Many of these efforts combine a CPU with a programmable logic fabric as is the case with the Microsemi SmartFusion, the Xilinx Zynq, the Cypress PSoC and the combination of an Intel Atom processor with an Altera FPGA fabric in the Stellarton module. The latter has not (yet) combined these two elements on a single die and nobody is talking, but, well . . . it looks like a natural next step. In addition, Altera has just announced the rollout of its 28nm technology in the form of three families of FPGA devices. While these do not explicitly include an on-chip CPU, the Embedded Hardcopy Block (EHB) technology that allows the implementation of hard transistor circuits in the same die with the FPGA, makes that at least theoretically possible as well. Altera also offers the ability to take a proven FPGA or FPGA/EHB combination and move it directly to a fully hard-transistor ASIC implementation with the attendant advantages in cost, power, performance and size.
And thus the general-purpose programmable functions of the CPU and the application-specific functions of the I/O subsystem—which have heretofore been accomplished with stackable or COM modules—become available on a single chip and at costs that no longer need be justified by huge volumes. The days when developers sent an ASIC design off to the fab and then sat staring blankly at a revolver on their desks hoping that some flaw would not turn up in the finished part may now mostly be over. You get to fully check out the FPGA-based design in the deployed product, correct any errors and then when more modest volumes and greater confidence allow, move it to the fully hardened part.
Of course, the existence of these parts that have been dubbed by some as Application Services Platforms (ASPs) does not fully bridge the gap between software and hardware design. Writing C code for a well-known processor architecture such as the ARM is still a different discipline from developing hardware functions or implementing hardware algorithms on an FPGA. Advances in development tools have certainly helped and have at least greatly aided communication between the two disciplines, but there is more to do.

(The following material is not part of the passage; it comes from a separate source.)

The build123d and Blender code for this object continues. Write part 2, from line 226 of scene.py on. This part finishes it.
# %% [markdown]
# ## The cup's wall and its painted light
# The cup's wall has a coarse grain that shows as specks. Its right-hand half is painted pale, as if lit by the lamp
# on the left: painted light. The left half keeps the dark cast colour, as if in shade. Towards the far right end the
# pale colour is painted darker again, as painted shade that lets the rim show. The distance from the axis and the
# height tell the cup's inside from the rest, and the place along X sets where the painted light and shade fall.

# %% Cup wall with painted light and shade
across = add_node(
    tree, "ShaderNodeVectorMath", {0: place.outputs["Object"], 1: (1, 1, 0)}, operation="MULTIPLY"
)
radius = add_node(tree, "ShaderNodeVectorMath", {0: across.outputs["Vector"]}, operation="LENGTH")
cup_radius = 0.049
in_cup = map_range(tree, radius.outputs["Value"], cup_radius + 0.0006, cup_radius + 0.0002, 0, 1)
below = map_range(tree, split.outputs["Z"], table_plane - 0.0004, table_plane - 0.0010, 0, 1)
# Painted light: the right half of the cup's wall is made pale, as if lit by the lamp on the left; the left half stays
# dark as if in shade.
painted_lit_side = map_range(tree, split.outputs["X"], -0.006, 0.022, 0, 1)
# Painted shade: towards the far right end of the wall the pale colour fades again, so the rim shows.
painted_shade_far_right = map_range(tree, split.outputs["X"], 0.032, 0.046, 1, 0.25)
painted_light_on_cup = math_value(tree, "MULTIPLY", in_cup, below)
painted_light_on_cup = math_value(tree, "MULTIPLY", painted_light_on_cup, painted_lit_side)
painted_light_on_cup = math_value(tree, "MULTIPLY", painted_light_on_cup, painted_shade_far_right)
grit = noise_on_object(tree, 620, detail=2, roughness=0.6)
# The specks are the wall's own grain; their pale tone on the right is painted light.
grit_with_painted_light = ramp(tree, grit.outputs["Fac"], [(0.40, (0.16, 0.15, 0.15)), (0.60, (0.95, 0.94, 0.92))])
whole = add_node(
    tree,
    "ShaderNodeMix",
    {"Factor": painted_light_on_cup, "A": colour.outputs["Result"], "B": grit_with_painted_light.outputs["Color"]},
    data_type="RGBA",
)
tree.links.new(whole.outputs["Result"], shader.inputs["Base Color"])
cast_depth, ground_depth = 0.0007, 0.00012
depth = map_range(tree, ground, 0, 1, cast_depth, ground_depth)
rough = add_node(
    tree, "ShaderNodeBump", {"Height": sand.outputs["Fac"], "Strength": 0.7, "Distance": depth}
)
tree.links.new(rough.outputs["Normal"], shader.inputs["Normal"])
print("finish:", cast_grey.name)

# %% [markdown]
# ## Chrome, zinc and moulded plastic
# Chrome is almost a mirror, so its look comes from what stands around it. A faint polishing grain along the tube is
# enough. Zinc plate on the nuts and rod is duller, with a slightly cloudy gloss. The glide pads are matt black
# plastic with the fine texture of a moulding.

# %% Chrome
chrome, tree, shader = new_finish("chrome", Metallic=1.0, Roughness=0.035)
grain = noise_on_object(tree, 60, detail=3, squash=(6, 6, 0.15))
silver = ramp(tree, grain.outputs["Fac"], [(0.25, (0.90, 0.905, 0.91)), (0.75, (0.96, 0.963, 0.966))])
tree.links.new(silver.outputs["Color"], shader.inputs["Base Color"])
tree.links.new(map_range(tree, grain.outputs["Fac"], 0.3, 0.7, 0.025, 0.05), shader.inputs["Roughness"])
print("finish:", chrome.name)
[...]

One of the hopeful developments is that it will become much easier and less costly to experiment to see if it is better to implement a given function in software or hardware and to produce actual data on the differences. This is what we might call another round in the “dance of optimization.” It never ends. The words to the music go something like, “Wow. That’s really cool. But maybe we can tweak this part a little more.” And the band plays on.